11.11.2011

Deeper and Deeper

Evening, cats.


It's Friday and I've spent the day moving heavy boxes. My back and arms ache. I've had more than my share of a bottle of red (Red Truck - not a cab or merlot or zin, just red) like an adult jukebox. I can't push myself to work on a longer, more involved piece I've been putting off, as of late. Instead, I thought I'd share with you the joy that is Adele remixed as part of a Childish Gambino track.

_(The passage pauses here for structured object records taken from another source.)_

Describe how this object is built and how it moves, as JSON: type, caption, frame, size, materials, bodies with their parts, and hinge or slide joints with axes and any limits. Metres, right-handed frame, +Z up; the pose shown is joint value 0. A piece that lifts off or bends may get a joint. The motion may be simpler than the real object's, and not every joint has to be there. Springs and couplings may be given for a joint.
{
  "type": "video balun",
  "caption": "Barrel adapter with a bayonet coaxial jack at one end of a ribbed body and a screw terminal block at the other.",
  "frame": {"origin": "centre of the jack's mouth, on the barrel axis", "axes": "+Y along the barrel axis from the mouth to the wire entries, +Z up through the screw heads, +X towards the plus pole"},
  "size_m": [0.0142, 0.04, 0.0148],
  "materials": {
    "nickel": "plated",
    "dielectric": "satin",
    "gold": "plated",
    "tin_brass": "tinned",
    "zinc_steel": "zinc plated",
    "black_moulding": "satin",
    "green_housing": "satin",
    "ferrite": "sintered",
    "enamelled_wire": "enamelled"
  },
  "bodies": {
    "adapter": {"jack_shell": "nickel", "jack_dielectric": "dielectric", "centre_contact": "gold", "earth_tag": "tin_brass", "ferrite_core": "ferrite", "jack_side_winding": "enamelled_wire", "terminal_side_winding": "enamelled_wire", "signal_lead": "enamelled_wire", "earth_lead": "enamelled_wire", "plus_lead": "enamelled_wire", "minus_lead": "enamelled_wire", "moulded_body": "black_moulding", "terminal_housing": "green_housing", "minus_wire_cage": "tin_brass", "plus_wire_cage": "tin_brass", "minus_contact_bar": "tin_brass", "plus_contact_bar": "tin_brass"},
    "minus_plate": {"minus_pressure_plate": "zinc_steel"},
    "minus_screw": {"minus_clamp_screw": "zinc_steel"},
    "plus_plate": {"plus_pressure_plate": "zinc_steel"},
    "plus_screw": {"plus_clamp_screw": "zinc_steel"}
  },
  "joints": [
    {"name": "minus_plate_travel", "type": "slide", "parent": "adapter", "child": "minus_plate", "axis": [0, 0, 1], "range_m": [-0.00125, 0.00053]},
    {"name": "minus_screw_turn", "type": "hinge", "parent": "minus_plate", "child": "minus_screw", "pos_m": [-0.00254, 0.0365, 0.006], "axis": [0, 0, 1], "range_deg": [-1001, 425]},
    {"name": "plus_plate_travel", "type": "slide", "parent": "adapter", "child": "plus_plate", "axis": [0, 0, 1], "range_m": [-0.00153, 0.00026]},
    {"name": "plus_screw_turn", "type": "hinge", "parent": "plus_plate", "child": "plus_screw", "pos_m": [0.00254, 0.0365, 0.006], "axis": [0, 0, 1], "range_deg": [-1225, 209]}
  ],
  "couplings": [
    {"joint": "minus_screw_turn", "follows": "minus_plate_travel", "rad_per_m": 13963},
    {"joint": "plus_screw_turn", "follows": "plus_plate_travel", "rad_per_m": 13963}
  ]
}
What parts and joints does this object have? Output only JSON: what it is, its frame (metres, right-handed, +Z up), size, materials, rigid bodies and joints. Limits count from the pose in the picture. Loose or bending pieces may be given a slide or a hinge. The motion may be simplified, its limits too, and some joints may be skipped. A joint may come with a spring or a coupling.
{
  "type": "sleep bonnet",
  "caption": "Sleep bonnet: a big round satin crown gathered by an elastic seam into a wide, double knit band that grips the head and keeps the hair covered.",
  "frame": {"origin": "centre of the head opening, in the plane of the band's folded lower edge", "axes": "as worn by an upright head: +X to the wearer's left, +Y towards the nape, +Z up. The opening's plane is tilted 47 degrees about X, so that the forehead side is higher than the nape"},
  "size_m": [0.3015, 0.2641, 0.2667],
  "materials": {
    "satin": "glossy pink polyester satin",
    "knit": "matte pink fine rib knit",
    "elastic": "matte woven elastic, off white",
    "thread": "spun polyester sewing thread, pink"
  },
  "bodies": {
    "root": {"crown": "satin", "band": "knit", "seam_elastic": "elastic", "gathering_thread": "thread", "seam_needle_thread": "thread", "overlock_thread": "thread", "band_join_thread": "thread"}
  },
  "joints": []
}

I knew of Adele prior to this, of course. 'Chasing Pavements' had been all over the scene and the soulful young lady had made a name for herself with her old-school voice and intense inflection. I'd been crazy impressed with Childish Gambino from his album Culdesac, his phenomenal mix tapes and his work in comedy. So when he took her ascendant single 'Rolling In The Deep' and cut it up, I was a little confused. I forgot about her career and focused on his...with good reason, I'd argue.
Adele is a voice whose reputation goes far and wide among the popular culture these days. She has such clout from her talent that I felt genuinely sad when I heard that she had to cancel her recent tour and undergo major surgery on her vocal cords/throat. She's the opposite of a flash-in-the-pan - she's an artist who you really get an intense interaction from. Similar reactions stem from Childish Gambino - he's a musician who can't be confined to one simple thing. He's  not just a rapper, or DJ, or singer or comedian, or actor. The guy is insanely talented at whatever he throws himself into. I'd already been blown away by his musical endeavors. So these two forces colliding made something even more amazing.
As great as Adele's version of 'Deep' is, the Childish Gambino remix is more vibrant, more vital. It's a song that brings out different feelings and emotions from it's different dynamics than the original, as if that's not as obvious enough of a statement. Instead of a churning acoustic and plodding backing band we have Gambino setting Adele's unmistakable voice against sparse yet infectious hand claps, getting your mind into the rhythm right off the bat. He wraps her voice around a series of breaks and percussive tones that evoke DIY aesthetics like banging on pipes and sampling overheard sounds. He warps he voice using pitch-shifters and snippets of samples, rearranging the song into a more distilled, aggressive version of itself. When a break appears midway through, Gambino drops in for a verse to offer a response filled with vitriol and defiance. His rapping is a genius example of breaking convention and offering a novel back-and-forth for a kiss-off pop song. It's fantastic stuff.
Don't get me wrong - Adele made an amazing song with 'Rolling In The Deep'. I just find the Childish Gambino version, which I actually heard before the original version, to be a more defining take on the tune. Hers is canon, his is gospel. Hers is the standard, his is the ripper. He tells a story and builds on the world she created. Listen to them both and let me know what you think.